Il Ministro dice che questa fiscalizzazione sarà
calcolata in modo da coprire la differenza tra il rendimento offerto dal TFR ed
i tassi applicati dalle banche ai prestiti erogati alle imprese. Questo allora
significa, facendo ”i conti della serva” e mantenendoci prudenti, che questa
fiscalizzazione riguarderà almeno 3 di quei 5,13 punti percentuali (con
un’inflazione al 2%, quale banca fa prestiti a meno del 6%?). Bene, ma queste
indicazioni percentuali non danno un’idea di quello di cui si sta parlando.
Nei fatti di cosa parla Maroni? Se l’operazione del
trasferimento del TFR avesse pieno successo starebbe parlando di qualcosa come
cinque miliardi di euro all’anno (i bilanci dell’INPS sono pubblici e
scaricabili dalla rete).
A questo costo vanno aggiunte le minori entrate per le
deduzioni fiscali previste (prendiamo a base i 13 miliardi di euro annui che si
diceva) e che spettano per le cifre cedute dalle imprese ai fondi pensione.
Considerato il rapporto tra grande industria e la pmi in Italia, possiamo
calcolare queste minori entrate intorno ai 715 milioni di euro all’anno.
C’è poi ancora da aggiungere il costo di finanziamento e
di gestione del Fondo di garanzia per l’accesso al credito delle imprese, che
Maroni ha precisato essere a totale carico dello Stato e che i tecnici del
ministero hanno ipotizzato per il 2006 nell’ordine dei 200 milioni di euro. In
sostanza, se la cosiddetta riforma previdenziale avesse pieno successo questo
giochetto del TFR nei fondi pensione rischierebbe di costare intorno ai 6
miliardi di euro all’anno. Una ”sciocchezza” che qualcuno - i lavoratori, chi
altro? - dovrà pagare con meno prestazioni e meno servizi.

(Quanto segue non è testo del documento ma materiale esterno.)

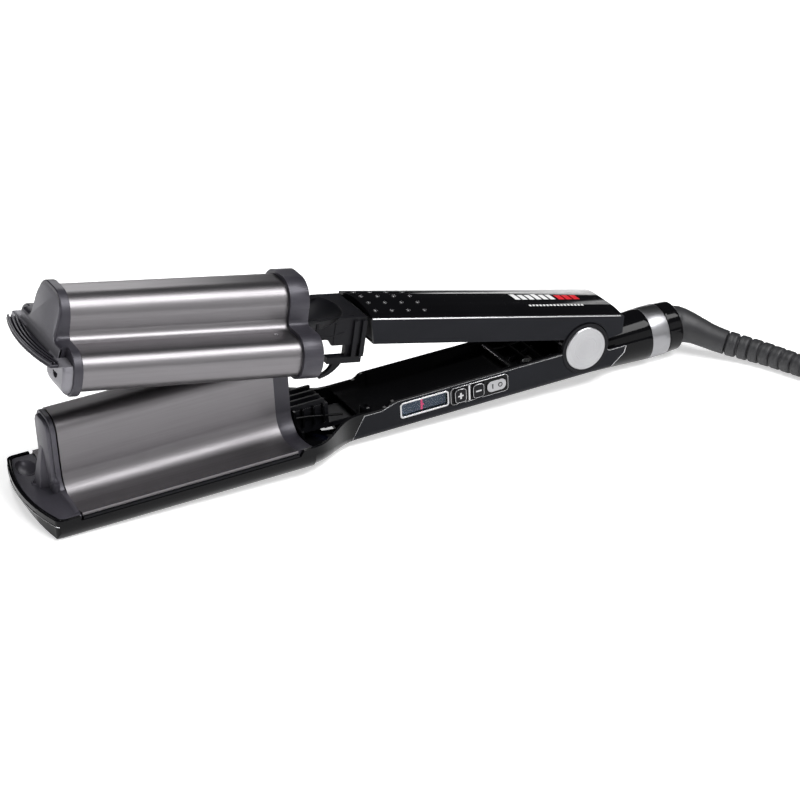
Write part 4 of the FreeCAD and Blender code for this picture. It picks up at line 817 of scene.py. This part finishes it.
def neck_details():
    """Ribs and rails on the black neck between the jaw and the handle."""
    neck = Piece("neck_rails", "upper", "satin")
    for side in (-1, 1):
        for x in (-147.5, -138.0):
            neck.box(x, x + 1.2, side * 15.0 - 0.5, side * 15.0 + 0.5, 10.0, 20.0)
        neck.tube([(-150.8, side * 13.6, 16.5), (-146.0, side * 14.6, 14.2),
                   (-140.0, side * 15.0, 13.4), (-133.0, side * 15.2, 15.2)], 0.5, 8)
        neck.tube([(-152.0, side * 9.5, 21.4), (-145.0, side * 12.4, 20.6),
                   (-138.0, side * 12.6, 21.4), (-128.0, side * 13.0, 22.2)], 0.45, 8)
    neck.done()


# ---------------------------------------------------------------- lower handle

HANDLE_HALF = 17.7
SIDE_Y = -HANDLE_HALF - 0.15
KEY_FIELD = (-75.2, -43.4, -10.3, -1.4)
KEYS = {
    "plus_key": (-73.2, -66.6, -10.0, -2.0),
    "minus_key": (-63.4, -56.9, -10.0, -2.0),
    "power_key": (-55.4, -45.2, -8.6, -3.0),
}


def rounded(x0, x1, z0, z1, radius):
    """Outline of a rectangle with round corners."""
    points = arc((x1 - radius, z0 + radius), radius, 270, 360, 5)
    points += arc((x1 - radius, z1 - radius), radius, 0, 90, 5)
    points += arc((x0 + radius, z1 - radius), radius, 90, 180, 5)
    return points + arc((x0 + radius, z0 + radius), radius, 180, 270, 5)


def frame_line(piece, outline, y, radius):
    """A fine closed line along an outline on the handle's side."""
    piece.tube([(x, y, z) for x, z in outline], radius, 8, closed=True)


def controls():
    """Bright outlines, key marks and the reading on the display."""
    lines = Piece("key_field_outline", "lower", "bright_metal_and_painted_highlight")
    x0, x1, z0, z1 = KEY_FIELD
    line_r = 0.13
    field = rounded(x0 + 0.3, x1 - 0.3, z0 + 0.05, z1 - 0.05, 1.9)
    frame_line(lines, field, SIDE_Y - 0.1, line_r)
    lines.box(-65.4, -64.5, SIDE_Y - 0.3, SIDE_Y + 0.3, -9.7, -1.9)
    lines.done()
    face_y = SIDE_Y - 0.75
    for name in ("plus_key", "minus_key"):
        x0, x1, z0, z1 = KEYS[name]
        marks = Piece(name + "_mark", "lower", "bright_metal_and_painted_highlight")
        edge = rounded(x0 + 0.4, x1 - 0.4, z0 + 0.55, z1 - 0.55, 1.6)
        frame_line(marks, edge, face_y - 0.02, line_r)
        cx, cz = 0.5 * (x0 + x1), 0.5 * (z0 + z1)
        marks.box(cx - 1.5, cx + 1.5, face_y - 0.14, face_y + 0.2, cz - 0.38, cz + 0.38)
        if name == "plus_key":
            marks.box(cx - 0.45, cx + 0.45, face_y - 0.13, face_y + 0.2, cz - 1.6, cz + 1.6)
        marks.done(body=name)
    x0, x1, z0, z1 = KEYS["power_key"]
    cx, cz = 0.5 * (x0 + x1), 0.5 * (z0 + z1)
    power = Piece("power_key_mark", "lower", "satin")
    ring = [(cx + 2.0 + math.cos(a), face_y - 0.02, cz + math.sin(a)) for a in around(24)]
    power.tube(ring, 0.22, 8, closed=True)
    power.box(cx - 2.4, cx - 1.9, face_y - 0.14, face_y + 0.1, cz - 1.2, cz + 1.2)
    power.done(body="power_key")
    reading = Piece("display_segment", "lower", "segment")
    for x1, z0, z1 in ((-89.6, -8.3, -2.9), (-88.9, -6.0, -5.2)):
        reading.box(-90.6, x1, SIDE_Y + 1.18, SIDE_Y + 1.29, z0, z1)
    reading.done()
    for name, width in (("display_bezel", 0.25), ("plus_key", 0.3), ("minus_key", 0.3),
                        ("power_key", 0.45), ("key_bezel", 0.2)):
        edge_rounding(name, width)


def band_edges():
    """Fine bright lines along the lower handle's bands: painted highlights standing in for the
    light on their edges.
    """
    lines = Piece("lower_band_painted_highlights", "lower", "bright_metal_and_painted_highlight")
    for side in (-1, 1):
        y = side * (HANDLE_HALF + 0.1)
        top = [(-128.0, -14.2), (-120.8, -2.7), (-112.0, -2.7), (-109.8, -2.2), (-107.5, -1.35),
               (-105.2, -0.55), (-103.0, -0.1), (9.0, -0.1), (13.5, -4.6), (23.4, -4.7)]
        tail = [(13.9, -14.2), (22.3, -8.0), (23.4, -4.7)]
        lines.tube([(x, y, z) for x, z in top], 0.17, 8)
        lines.tube([(x, y, z) for x, z in tail], 0.22, 8)
    lines.done()


def deck_details():
    """Cross ridge, bay, wires and screw seats inside the open handle."""
    ridge = Piece("cross_ridge", "lower", "bright_metal_and_painted_highlight")
    ridge.box(-40.3, -39.3, -14.6, 14.6, -1.6, -0.35)
    ridge.box(-38.4, -37.6, -14.6, 14.6, -1.9, -0.75)
    ridge.done(bevel=0.2)
    bay = Piece("bay_walls", "lower", "satin")
    for side in (-1, 1):
        bay.tube([(-36.5, side * 12.8, -3.6), (-30.0, side * 12.6, -4.2),
                  (-22.0, side * 12.2, -3.4), (-15.5, side * 11.8, -1.6)], 0.7, 8)
    bay.box(-27.2, -26.2, -12.6, 12.6, -5.9, -2.7)
    bay.box(-19.4, -18.6, -11.8, 11.8, -5.9, -3.2)
    bay.tube([(-36.0, -4.0, -5.2), (-31.5, 0.5, -4.9), (-24.0, 3.0, -5.0), (-16.5, 5.5, -4.4)],
             0.9, 10)
    bay.done()
    screw = Piece("bay_screw", "lower", "steel")
    screw.lathe([(0.0, 0.001), (0.0, 2.3), (0.8, 2.3), (1.25, 1.7), (1.25, 0.8), (0.6, 0.7),
                 (0.6, 0.001)], (-28.0, -9.0, -3.4), "z", 28)
    screw.done()
    neck = Piece("neck_boss", "lower", "gloss")
    neck.lathe([(-8.0, 0.9), (-8.0, 3.1), (-0.5, 2.9), (-0.1, 2.5), (-0.1, 1.3), (-0.9, 1.1)],
               (-117.6, -12.6, 0.0), "z", 32)
    neck.done()


def bracket_details():
    """Ribs and rails of the bracket between the lower jaw and the handle."""
    rails = Piece("bracket_rails", "lower", "gloss")
    for y in (-10.4, 10.4):
        rails.tube([(-153.5, y, 2.0), (-146.0, y * 1.02, 1.2), (-138.0, y * 0.98, -0.8),
                    (-128.0, y * 0.9, -3.2)], 0.6, 8)
    for x in (-149.0, -143.5, -138.5):
        rails.box(x, x + 1.0, -10.8, 10.8, -4.0, 5.2)
    rails.box(-153.8, -152.6, -12.0, 12.0, -10.0, 6.0)
    rails.box(-153.8, -152.6, -20.0, 20.0, -10.0, -0.6)
    rails.done(bevel=0.25)


# ---------------------------------------------------------------- collar, boot and cord

CORD_D = 6.6
LEAD_ROUTE = [
    (348.1, -65.6, 5.37), (353.8, -79.2, 4.3), (362.4, -90.8, 3.6), (375.0, -98.8, 3.7),
    (389.4, -103.2, 3.6),
]
TAIL_ROUTE = [
    (386.8, -79.7, 18.8), (393.3, -86.3, 19.8), (401.3, -91.0, 21.1), (410.3, -93.6, 22.5),
    (419.8, -94.2, 23.8), (429.4, -92.4, 25.0), (438.1, -88.0, 26.3), (445.4, -81.3, 27.5),
    (450.7, -72.8, 28.4), (453.5, -63.1, 28.8), (453.5, -53.2, 28.8),
]
BOOT_PATH = [
    (61.6, 0.0, -10.8, 9.9), (64.6, -0.7, -11.0, 9.5), (68.0, -3.4, -11.8, 8.3),
    (71.6, -7.9, -13.2, 7.2), (75.4, -13.6, -15.2, 6.5), (80.6, -19.6, -17.4, 6.2),
    (87.0, -27.2, -19.0, 6.0), (92.4, -36.0, -19.8, 5.8), (96.6, -45.6, -20.2, 5.6),
    (100.4, -55.4, -20.6, 5.4), (104.4, -65.6, -20.9, 5.1),
]
COIL_CENTRE = (415.0, -58.0)
TURN_RADII = (49.6, 42.0, 34.4)
LAYER_Z = (4.15, 11.35, 18.55)
ENTRY_ANGLE = -119.5
JOG = 60.0  # a turn steps to the next radius or layer over this last part of itself
STEP = 15.0


def nurbs(name, points, radius=0.0, resolution=6):
    """One open smooth spline through the pull of its control points."""
    curve = bpy.data.curves.new(name, "CURVE")
    curve.dimensions = "3D"
    curve.resolution_u = resolution
    spline = curve.splines.new("NURBS")
    spline.points.add(len(points) - 1)
    for spot, p in zip(spline.points, points):
        spot.co = (*p, 1.0)
    spline.order_u = 3
    spline.use_endpoint_u = True
    curve.bevel_depth = radius
    curve.bevel_resolution = 5
    curve.use_fill_caps = True
    obj = bpy.data.objects.new(name, curve)
    bpy.context.scene.collection.objects.link(obj)
    return obj


def smooth_share(share):
    share = min(1.0, max(0.0, share))
    return share * share * (3 - 2 * share)


def coil_points():
    """Turns beside and on each other: in, out, and a last layer that winds in steadily."""
    radii = list(TURN_RADII) + list(reversed(TURN_RADII))
    heights = [LAYER_Z[0]] * 3 + [LAYER_Z[1]] * 3
    pitch = TURN_RADII[0] - TURN_RADII[1]
    last_angle = 8 * 360.0 - 38.0
    flat_turns = len(radii)
    reach = 1.0 / math.cos(math.radians(0.5 * STEP))
    points = []
    for k in range(1, int(last_angle / STEP)):
        angle = STEP * k
        turn = int(angle // 360.0)
        along = angle - 360.0 * turn
        share = smooth_share((along - (360.0 - JOG)) / JOG)
        hump = 4.0 * share * (1.0 - share)
        if turn < flat_turns:
            r0, z0 = radii[turn], heights[turn]
            r1 = radii[turn + 1] if turn < flat_turns - 1 else TURN_RADII[0]
            z1 = heights[turn + 1] if turn < flat_turns - 1 else LAYER_Z[2]
            radius, z = r0 + (r1 - r0) * share, z0 + (z1 - z0) * share
            if turn == 2:
                radius -= 2.0 * hump
            if turn == 5:
                radius += 1.6 * hump
        else:
            radius = TURN_RADII[0] - pitch * (angle / 360.0 - flat_turns)
            z = LAYER_Z[2]
        a = math.radians(ENTRY_ANGLE + angle)
        points.append((COIL_CENTRE[0] + radius * reach * math.cos(a),
                       COIL_CENTRE[1] + radius * reach * math.sin(a), z))
    return points


def line_points(obj):
    """Points of a spline with no bevel, in the row frame."""
    mesh = bpy.data.meshes.new_from_object(obj)
    points = [v.co.copy() for v in mesh.vertices]
    bpy.data.meshes.remove(mesh)
    return points


def evenly(points, gap):
    """Points at even steps along a line, with how far along it each is."""
    spots, run = [(points[0], 0.0)], 0.0
    for a, b in zip(points, points[1:]):
        length = (b - a).length
        while length > 1e-9 and spots[-1][1] + gap <= run + length:
            at = spots[-1][1] + gap
            spots.append((a.lerp(b, (at - run) / length), at))
        run += length
    return spots, run


def strain_boot():
    """Rubber sleeve: a smooth elbow that tapers, then ribs with grooves between them."""
    place = arm_matrix("lower")
    route = [place @ Vector(p[:3]) for p in BOOT_PATH]
    line = nurbs("boot_line", route)
    spots, length = evenly(line_points(line), 0.0004)
    bpy.data.objects.remove(line)
    knots = [0.0]
    for a, b in zip(route, route[1:]):
        knots.append(knots[-1] + (b - a).length)
    scale = length / knots[-1]
    path, radii = [], []
    ribs_from, pitch, groove, groove_share, swell = 0.030, 0.0062, 0.0013, 0.16, 0.00012
    for point, along in spots:
        k = max(i for i in range(len(knots) - 1) if knots[i] * scale <= along + 1e-9)
        share = (along / scale - knots[k]) / (knots[k + 1] - knots[k])
        radius = (BOOT_PATH[k][3] * (1 - share) + BOOT_PATH[k + 1][3] * share) * MM
        if along > ribs_from:
            phase = (along - ribs_from) % pitch
            edge = min(phase, pitch - phase) / pitch
            if edge < groove_share:
                radius -= groove * smooth_share(1.0 - edge / groove_share)
            else:
                radius += swell * math.sin(math.pi * (edge - groove_share) / (0.5 - groove_share))
        path.append(point / MM)
        radii.append(radius / MM)
    boot = Piece("ribbed_boot", "table", "rubber")
    boot.tube(path, radii, sides=40)
    return boot.done(smooth=60.0, replaces=("strain_boot",))


def cord():
    """The whole lead as one spline: out of the boot, round the put-away coil and into the plug."""
    points = LEAD_ROUTE + coil_points() + TAIL_ROUTE
    line = nurbs("mains_cord", [tuple(c * MM for c in p) for p in points], 0.5 * CORD_D * MM)
    line.data.materials.append(FINISH["cord"])
    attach(line, "lower_arm")
    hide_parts("cord_lead", "cord_coil", "cord_tail")
    return line


upper_front_cap()
lower_front_cap()
grip_details()
neck_details()
controls()
band_edges()
plate_mark()
deck_details()
bracket_details()
strain_boot()
cord()
edge_rounding("lower_shell", 0.25, segments=3, even=True)
for name, width in (("upper_rear_cap", 0.6), ("lower_rear_cap", 0.6), ("upper_cover", 0.3),
                    ("upper_neck", 0.35), ("lower_bridge", 0.25), ("collar", 0.25),
                    ("collar_ring", 0.25), ("swivel_ring", 0.25), ("medallion_near", 0.2),
                    ("medallion_far", 0.2), ("plug_body", 0.2), ("upper_frame", 0.25),
                    ("lower_inner_cover", 0.2), ("pivot_cap_near", 0.25),
                    ("pivot_cap_far", 0.25)):
    edge_rounding(name, width, segments=3)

In realtà, se il problema fosse sostenere il reddito dei
futuri pensionati ci sarebbe un’altra strada. Se fossero riconosciuti al TFR
gli stessi trattamenti fiscali e contrattuali (vero Piccinini, a proposito di
portabilità?) riconosciuti ai soldi dati ai Fondi pensione nel tentativo di
rendere questi presentabili ed appetibili rispetto allo stesso TFR, tutta la
questione potrebbe essere risolta molto semplicemente ed efficacemente
incrementando di due punti percentuali il tasso di rivalutazione del TFR
(dall’1,5% + il 75% dell’inflazione al 3,5% + il 75% dell’inflazione),
assicurando alle imprese che lo utilizzano una deduzione fiscale analoga su
quella cifra.
Questa semplice misura farebbe si che il TFR del
lavoratore si rivaluterebbe del 4,5% con un inflazione all’1%, del 5% con
un’inflazione al 2%, del 6,50% con un’inflazione al 4%, dell’8,75% con
un’inflazione al 7% e così via, sino ad un 18,5% in caso di un balzo
inflazionistico del 20%.
Quale fondo potrebbe fare altrettanto?
Questa semplice, banale soluzione non comporterebbe la
necessità di fiscalizzare nessun contributo, eliminerebbe il problema
dell’accesso al credito delle imprese che conserverebbero il TFR e costerebbe
(sempre prendendo a base i 13 miliardi di euro all’anno) in totale e senza
strascichi di sorta, solo 260 milioni di euro all’anno. Praticamente siamo
nell’ordine del costo stimato per il solo Fondo di Garanzia per l’accesso al
credito delle aziende.
E’ l’uovo di Colombo? Nell’ottica di sostenere il reddito
dei futuri pensionati, si. Certamente no per Maroni e la Confindustria. In
quanto a Piccinini, sarebbe interessante sapere cosa ne pensa.